So while it certainly is possible that we will see this case as the start of a more aggressive enforcement program, there is really nothing to base that on.  This was a company acting badly-really badly-in ways that virtually no responsible company would act, even one that broke the HIPAA rules. 

Does this mean that there are no lessons to be learned here?  No.  Companies clearly need to focus attention on cooperating with and responding to government investigations.  HHS gave Cignet multiple chances to respond and address the complaints.  This seems to mean that, rather than ushering in a new era, HHS still intends to allow companies to address complaints and resolve problems rather than moving quickly to punishment.  There is nothing-even about the Cignet result-that indicates HHS will be acting any way other than carefully and deliberately. 

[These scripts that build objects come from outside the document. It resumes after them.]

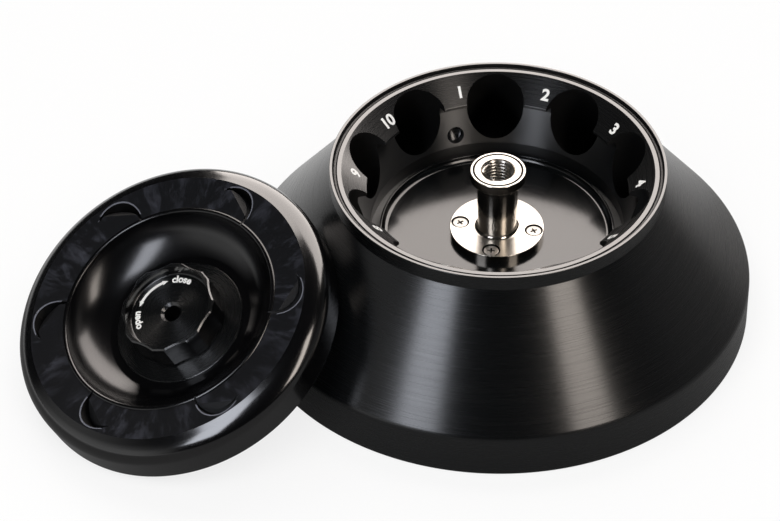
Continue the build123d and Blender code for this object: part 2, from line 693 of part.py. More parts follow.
def knob_outline():
    """Eight lands on a circle, joined by shallow scallops."""
    half = radians(KNOB_LAND_ANGLE / 2)
    step = radians(360.0 / KNOB_LANDS)
    scallop_r = KNOB_LAND_R - KNOB_SCALLOP_DEPTH
    edges = []
    for i in range(KNOB_LANDS):
        centre = radians(KNOB_LAND_AZIMUTH) + i * step
        corners = [centre - half, centre + half, centre + step - half]
        start, end, after = [Vector(KNOB_LAND_R * cos(a), KNOB_LAND_R * sin(a)) for a in corners]
        middle = Vector(scallop_r * cos(centre + step / 2), scallop_r * sin(centre + step / 2))
        edges += [Line(start, end), ThreePointArc(end, middle, after)]
    return make_face(Curve() + edges)


def knob():
    """Grip with a dished face and a through hole for the rotor's key."""
    grip = Pos(0, 0, KNOB_BOTTOM) * extrude(knob_outline(), amount=KNOB_TOP - KNOB_BOTTOM)
    grip = chamfer(grip.edges().group_by(Axis.Z)[-1], KNOB_RIM_CHAMFER)
    dish = turned([
        (0, KNOB_FACE),
        (KNOB_FACE_R - KNOB_FACE_CORNER, KNOB_FACE),
        (KNOB_FACE_R, KNOB_FACE + KNOB_FACE_CORNER),
        (KNOB_DISH_R, KNOB_TOP),
        (KNOB_DISH_R, KNOB_TOP + 1),
        (0, KNOB_TOP + 1),
    ])
    undercut = flat_ring(KNOB_SOCKET_R, KNOB_UNDERCUT_R, KNOB_BOTTOM - 1, KNOB_UNDERCUT_TOP)
    socket = upright(JOURNAL_R, KNOB_BOTTOM - 1, JOURNAL_TOP)
    key_hole = upright(KEY_HOLE_R, JOURNAL_TOP - 1, KNOB_FACE + 1)
    mouth_bottom = KNOB_FACE - (KEY_HOLE_MOUTH_R - KEY_HOLE_R)
    key_mouth = cone_up(KEY_HOLE_R, KEY_HOLE_MOUTH_R, mouth_bottom, KNOB_FACE)
    grip -= [dish, undercut, socket, key_hole, key_mouth]
    return grip - pin_holes(JOURNAL_R - 1, KNOB_SOCKET_R + 1)


# --- every node, in its place -------------------------------------------------------------

def lid_location():
    """Where the lid lies: its edge on the ground, its underside against the skirt."""
    tilt = radians(LID_TILT)
    lean = radians(LID_LEAN_AZIMUTH)
    height = (LID_R - LID_EDGE) * sin(tilt) - LID_SEAT * cos(tilt) + FLOOR_GAP
    level = (sin(lean), -cos(lean), 0)
    normal = (-sin(tilt) * cos(lean), -sin(tilt) * sin(lean), cos(tilt))
    return Plane(origin=(*LID_CENTRE, height), x_dir=level, z_dir=normal).location


ROTOR_NODES = [
    rotor_body,
    rim_seal,
    hub_post,
    hub_screws,
    hub_flange_seal,
    rotor_bolt,
    bolt_washer,
    bolt_snap_ring,
    shaft_sleeve,
    sleeve_screws,
    sleeve_dowels,
]
LID_NODES = [
    lid_shell,
    lid_centre_plate,
    lid_centre_seal,
    spindle_bush,
    thrust_washer,
    spindle_retainer,
    glide_washer,
    knob,
    knob_spindle,
    knob_pins,
]


def write_node(make, location):
    """One STEP file, named for its function; a list becomes a group of separate solids."""
    made = make()
    solids = [part.solid() for part in made] if isinstance(made, list) else [made.solid()]
    placed = [location * solid for solid in solids]
    node = placed[0] if len(placed) == 1 else Compound(children=placed)
    export_step(node, f"parts/{make.__name__}.step")


os.makedirs("parts", exist_ok=True)
for make in ROTOR_NODES:
    write_node(make, Location())
for make in LID_NODES:
    write_node(make, lid_location())
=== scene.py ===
import json
from math import atan2, cos, hypot, pi, radians, sin, sqrt, tan

import bmesh
import bpy
from mathutils import Matrix, Quaternion, Vector


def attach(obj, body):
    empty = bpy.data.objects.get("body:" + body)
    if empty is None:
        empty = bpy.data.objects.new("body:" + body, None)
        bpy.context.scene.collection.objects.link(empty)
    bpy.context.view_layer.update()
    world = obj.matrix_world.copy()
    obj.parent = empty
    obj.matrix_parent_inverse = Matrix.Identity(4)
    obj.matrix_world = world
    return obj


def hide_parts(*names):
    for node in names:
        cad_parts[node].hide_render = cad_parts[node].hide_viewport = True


# Looks of a fixed-angle centrifuge rotor for ten 50 ml tubes, with its screw-down lid taken off.
# The scene is in metres. Lengths below are in millimetres, and MM turns them to metres. Angles are in
# degrees, and an azimuth runs anticlockwise from +X, seen from above.

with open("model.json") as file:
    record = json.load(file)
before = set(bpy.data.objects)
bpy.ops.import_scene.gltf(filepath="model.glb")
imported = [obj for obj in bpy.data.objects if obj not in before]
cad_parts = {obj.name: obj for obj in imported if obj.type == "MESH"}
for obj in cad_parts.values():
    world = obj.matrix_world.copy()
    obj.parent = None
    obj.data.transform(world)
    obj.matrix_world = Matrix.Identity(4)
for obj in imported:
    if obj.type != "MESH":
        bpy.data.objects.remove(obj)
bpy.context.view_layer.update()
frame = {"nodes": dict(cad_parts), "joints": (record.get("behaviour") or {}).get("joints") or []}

MM = 0.001
TURN_STEPS = 288                # facets round a large turned part
HUB_STEPS = 192                 # round the hub, the centre plate and the hollows of the knob
CRESCENT_STEPS = 160            # round a crescent's cutter
SMALL_STEPS = 96                # round a small part
ROUNDING_STEPS = 5              # facets of a rounded corner
SHARP = radians(28)             # edges that turn more than this stay crisp
FLAT_WEIGHT = 90                # how far a flat face's shading outweighs that of its rounded edge
ON_AXIS = 1e-6                  # a point of an outline this near the axis is on it
SAME_PLACE = 1e-7               # vertices this near each other are one, in metres
CLEAR = 1.0                     # a cutter stands this far out of what it cuts, or further

# Tolerances by which a face is told from its neighbours
SKIN = 0.05                     # a face's centre this near a surface lies in it
NEAR = 0.1                      # and this near a round one, whose facets cut inside it
EDGE = 0.3                      # about the width of a rounded edge
ALONG = 0.1                     # cosine of a face's normal to an axis that the face runs along
FACED = 0.95                    # Z of the normal of a face that looks up
LOOKS_DOWN = -0.2               # Z of the normal of a face that looks down
RING_LEVEL = 0.99               # Z of the normal of the lid's ring, or more
SAME_WAY = 0.995                # cosine between two directions that are the same, or more

# --- places ---------------------------------------------------------------------------------------

UPRIGHT = Matrix.Identity(4)
knob_joint = next(joint for joint in frame["joints"] if joint["name"] == "knob_turn")
lid_axis = Vector(knob_joint["axis"]).normalized()
lid_level = Vector((0, 0, 1)).cross(lid_axis).normalized()
lid_turn = Matrix((lid_level, lid_axis.cross(lid_level), lid_axis)).transposed().to_4x4()
LEANING = Matrix.Translation(knob_joint["pos_m"]) @ lid_turn    # the lid's own axes, X level

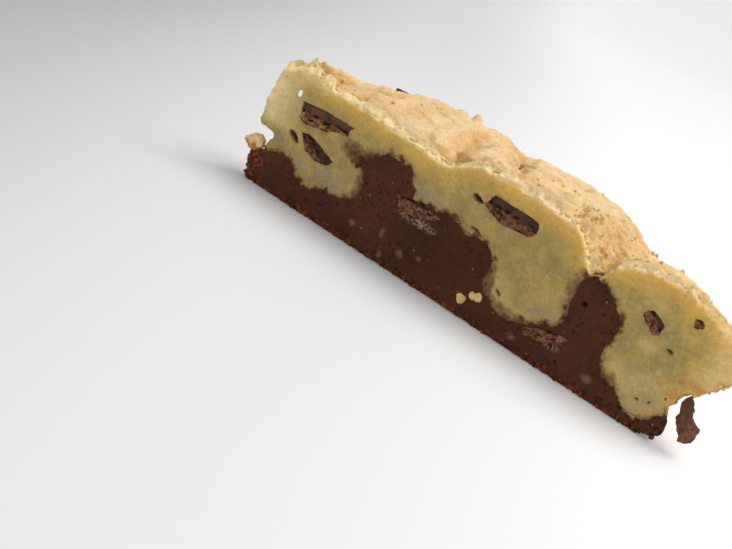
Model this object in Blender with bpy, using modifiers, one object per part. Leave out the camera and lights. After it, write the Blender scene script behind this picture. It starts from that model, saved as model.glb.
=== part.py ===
"""Half a brookie: a square brownie-and-cookie bar cut from corner to corner, lying on its base.

Metres, +Z up. The long cut face looks along -Y and +X runs along it, from its left tip to its right tip.
The pieces are drawn from the left tip of the cut and then moved, so that the origin is the middle of the base.
Readings on the cut face are in millimetres and are scaled by MM: x from the left tip, z from the base.
"""

import math

import bmesh
import bpy
from mathutils import Euler, Matrix, Vector, noise

MM = 0.001

# The bar and the way it is cut
BAR_SIDE = 76 * MM
FACE_LENGTH = BAR_SIDE * math.sqrt(2)
DEPTH = FACE_LENGTH / 2
BLANK_HEIGHT = 25 * MM
BACK_CORNER_RADIUS = 10 * MM
BACK_CORNER_TURNS = 6
TIP_MARGIN = 1.2 * MM
TIP_THICKNESS = 2.0 * MM
ORIGIN = (54.0 * MM, 24.6 * MM)

# The crust: how far its middle rises, how it rounds over at the rim, its lumps and its crumb
DOME_HEIGHT = 1.6 * MM
RIM_WIDTH = 5 * MM
RIM_DROP = 2.4 * MM
LUMP_HEIGHT = 0.9 * MM
LUMP_SIZE = 10 * MM
CRUMB_HEIGHT = 0.35 * MM
CRUMB_SIZE = 4.5 * MM

# The sides: how much deeper the top is than the base, and the roughness of baked and cut sides
FLARE = 0.05
SIDE_CRUMB = 0.45 * MM
FACE_CRUMB = 0.25 * MM

# Places, far apart in the noise, that give a shift its three directions
WOBBLE_APART = ((0, 0, 0), (31.4, 7.2, -12.8), (-19.6, 44.1, 5.3))

# Fits and mesh fineness
GAP = 0.3 * MM
BODY_VOXEL = 2.2 * MM
LAYER_STEP = 2.0 * MM
LAYER_RUN = 6.0 * MM
OVERCUT = 4 * MM
SCRAP = 0.02 * MM
FLAT = math.radians(0.3)

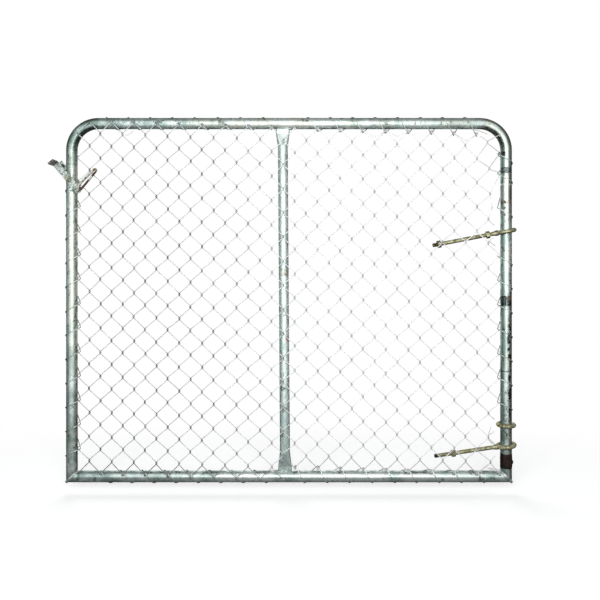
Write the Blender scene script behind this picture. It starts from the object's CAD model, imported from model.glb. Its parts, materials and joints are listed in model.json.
"""Looks of one leaf of a chain-link double gate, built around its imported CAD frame.

Metres, in the frame of the model: the Z axis is the axis of the hinge stile, z = 0 is the foot of the
frame, the leaf reaches towards -X and its front, where the mesh lies, faces -Y.
"""

import json
import math
import random

import bpy
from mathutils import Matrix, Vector


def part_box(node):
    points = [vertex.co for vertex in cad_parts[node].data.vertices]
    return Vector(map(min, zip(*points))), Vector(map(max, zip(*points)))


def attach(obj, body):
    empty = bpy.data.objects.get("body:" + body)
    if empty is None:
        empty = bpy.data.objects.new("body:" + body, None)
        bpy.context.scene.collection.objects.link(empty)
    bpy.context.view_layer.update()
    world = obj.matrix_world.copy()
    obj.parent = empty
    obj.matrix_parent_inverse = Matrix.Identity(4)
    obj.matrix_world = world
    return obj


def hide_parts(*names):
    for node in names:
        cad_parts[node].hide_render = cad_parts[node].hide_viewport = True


MM = 0.001

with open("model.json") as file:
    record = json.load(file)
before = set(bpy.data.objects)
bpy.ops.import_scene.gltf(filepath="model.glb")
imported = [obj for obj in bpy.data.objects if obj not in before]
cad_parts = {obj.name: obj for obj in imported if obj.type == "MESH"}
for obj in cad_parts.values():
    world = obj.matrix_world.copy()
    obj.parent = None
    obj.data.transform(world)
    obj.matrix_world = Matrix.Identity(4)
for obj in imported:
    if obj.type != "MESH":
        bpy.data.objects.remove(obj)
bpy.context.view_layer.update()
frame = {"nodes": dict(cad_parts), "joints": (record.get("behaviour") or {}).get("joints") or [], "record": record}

# ---- places, from the frame ----

leaf_low, leaf_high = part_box("bent_frame_tube")
rail_low, rail_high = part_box("bottom_rail")
TUBE_R = (rail_high.y - rail_low.y) / 2
LATCH_X = leaf_low.x + TUBE_R
TOP_Z = leaf_high.z - TUBE_R
RAIL_Z = TUBE_R
BEND_R = 80 * MM
mid_low, mid_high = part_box("middle_stile")
MID_FLAT_W = 41 * MM
MID_FLAT_T = 11 * MM
MID_TOP_X = mid_high.x - MID_FLAT_W / 2
MID_FOOT_X = mid_low.x + MID_FLAT_W / 2
STRAP_T = 5 * MM
FORK_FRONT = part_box("fork_front_strap")[1].y - STRAP_T
rivet_low, rivet_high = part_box("loop_rivet")
LOOP_PIVOT = ((rivet_low.x + rivet_high.x) / 2, 0, (rivet_low.z + rivet_high.z) / 2)
LOOP_TILT = math.radians(48)
stud_low, stud_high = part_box("fork_stud")
STUD = tuple((stud_low + stud_high) / 2)
TIP_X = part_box("upper_eye_bolt")[0].x

# Heights of the fork, the upper eye and the collar, and half the height of the leaf
LATCH_Z = 0.906
UPPER_EYE_Z = 0.752
COLLAR_Z = 0.172
HALF_HEIGHT = 0.55

# ---- the mesh's law, as in the CAD model ----

WIRE_R = 1.25 * MM
MESH_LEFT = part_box("mesh_left_bay")[0].x
MESH_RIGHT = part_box("mesh_right_bay")[1].x
MESH_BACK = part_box("mesh_left_bay")[1].y
HALF_H = 36 * MM
MESH_TOP = leaf_high.z - 13 * MM
MESH_SAG = 41 * MM
COLUMNS = 37
HALF_W = (MESH_RIGHT - MESH_LEFT) / COLUMNS
SPLIT = 18
LEFT_ROWS = 29
RIGHT_ROWS = 28

# Half the depth of the weave, and how far a bend reaches past its node
WEAVE = 1.35 * MM
HOOK = 1.75 * MM
HOOK_R = 3.6 * MM
MESH_MID = MESH_BACK + 0.1 * MM - WEAVE - WIRE_R


# ---- node helpers ----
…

So while we may look back on this as the start of a new era, it is more likely that this will be an outlier, and that it will serve simply as a reminder to companies about the importance of cooperating with government investigations, even when you have done something wrong.  It doesn't mean that companies shouldn't take their HIPAA responsibilities seriously-they should, and this includes all of the changes flowing from the upcoming HITECH rules.  But the Cignet case shouldn't lead to panic, and should encourage companies to act reasonably and responsibly, both in developing appropriate HIPAA compliance policies and in responding to government investigations.